Questionado pelo âncora do Jornal Bandeirantes, o santo Betinho disse que as novidades não devem afetar a campanha contra a fome. Para ele, a campanha não depende dele, mas de todos. Antes, em coletiva, reclamou e até atacou os que pensam que ele não comete erros. "As pessoas erram", disse, sem a segurança de antes, no Jornal da Record. "Umas mais, outras menos."
Tudo muito bem, até muito cristão. Como numa manchete do Jornal Nacional, que dizia: "Betinho confessa." Como no julgamento que Betinho fez de si mesmo, no TJ Brasil: "Se você assume o erro, ótimo." Ótimo, nada.
A campanha contra a miséria e a fome acabou. Afinal, já não tinha caráter efetivo. Era antes um movimento para implantar um espírito de cidadania, não para acabar com a miséria, uma ação que exige muito mais do que o assistencialismo formal. A campanha tinha um objetivo maior, que tomou o próprio Betinho como o seu símbolo, como a sua marca.
Como símbolo, ele não estava à altura. O fato é que Betinho recebeu dinheiro do jogo do bicho, o mesmo que mantém relações regulares com o cartel de Cali. Ontem, Betinho dizia não saber das ligações entre bicheiros e traficantes, o que já é brincar com a mentira. Por mais que o dinheiro tenha tido destinação nobre, a verdade é que ele teve origem ilegal, no mínimo ilegal.
E ainda falta explicar, como mostrou o TJ, a diferença entre o que registra a saída do jogo do bicho (US$ 85 mil) e a entrada na entidade de combate à Aids coordenada por Betinho (US$ 40 mil).
O governador Nilo Batista, o intermediário na doação dos bicheiros, foi outro que não deu maiores explicações. Disse apenas, no Jornal Bandeirantes: "Não recebi, não receberia nenhum auxílio para a minha campanha eleitoral." Outro que brinca com a mentira. Mas não é o que importa, quando se sabe que tanto o governador como o prefeito levavam dinheiro do jogo do bicho.

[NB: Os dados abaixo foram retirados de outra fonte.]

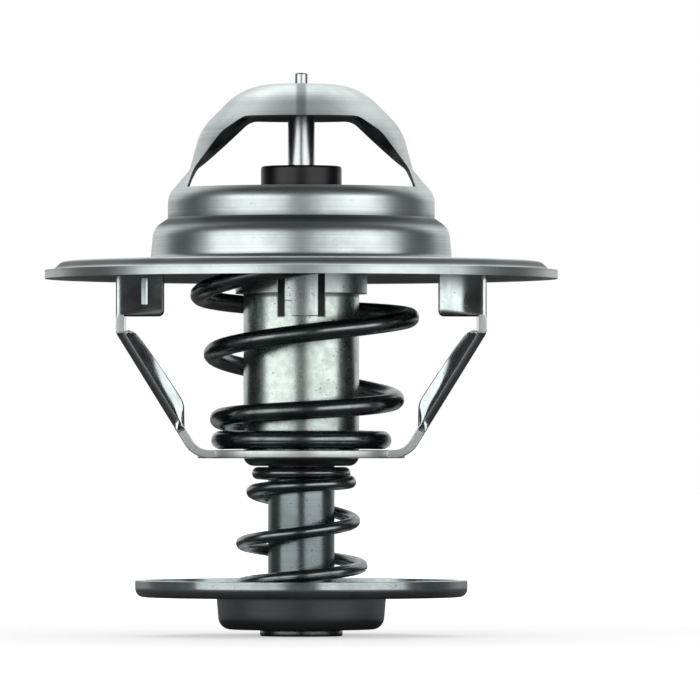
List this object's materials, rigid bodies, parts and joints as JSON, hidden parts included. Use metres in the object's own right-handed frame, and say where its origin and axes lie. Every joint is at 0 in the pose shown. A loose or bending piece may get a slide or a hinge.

O âncora Boris Casoy mal quis falar de Betinho, guardando respeito, como todos os noticiários, mas não poupou a contaminação do Estado, através de Batista e do prefeito César Maia. "Este é o governo dentro do governo que se instalou no Rio." O mesmo governo-dentro-do-governo que garante as chacinas semanais, que podem ser acompanhadas todos os domingos, na televisão.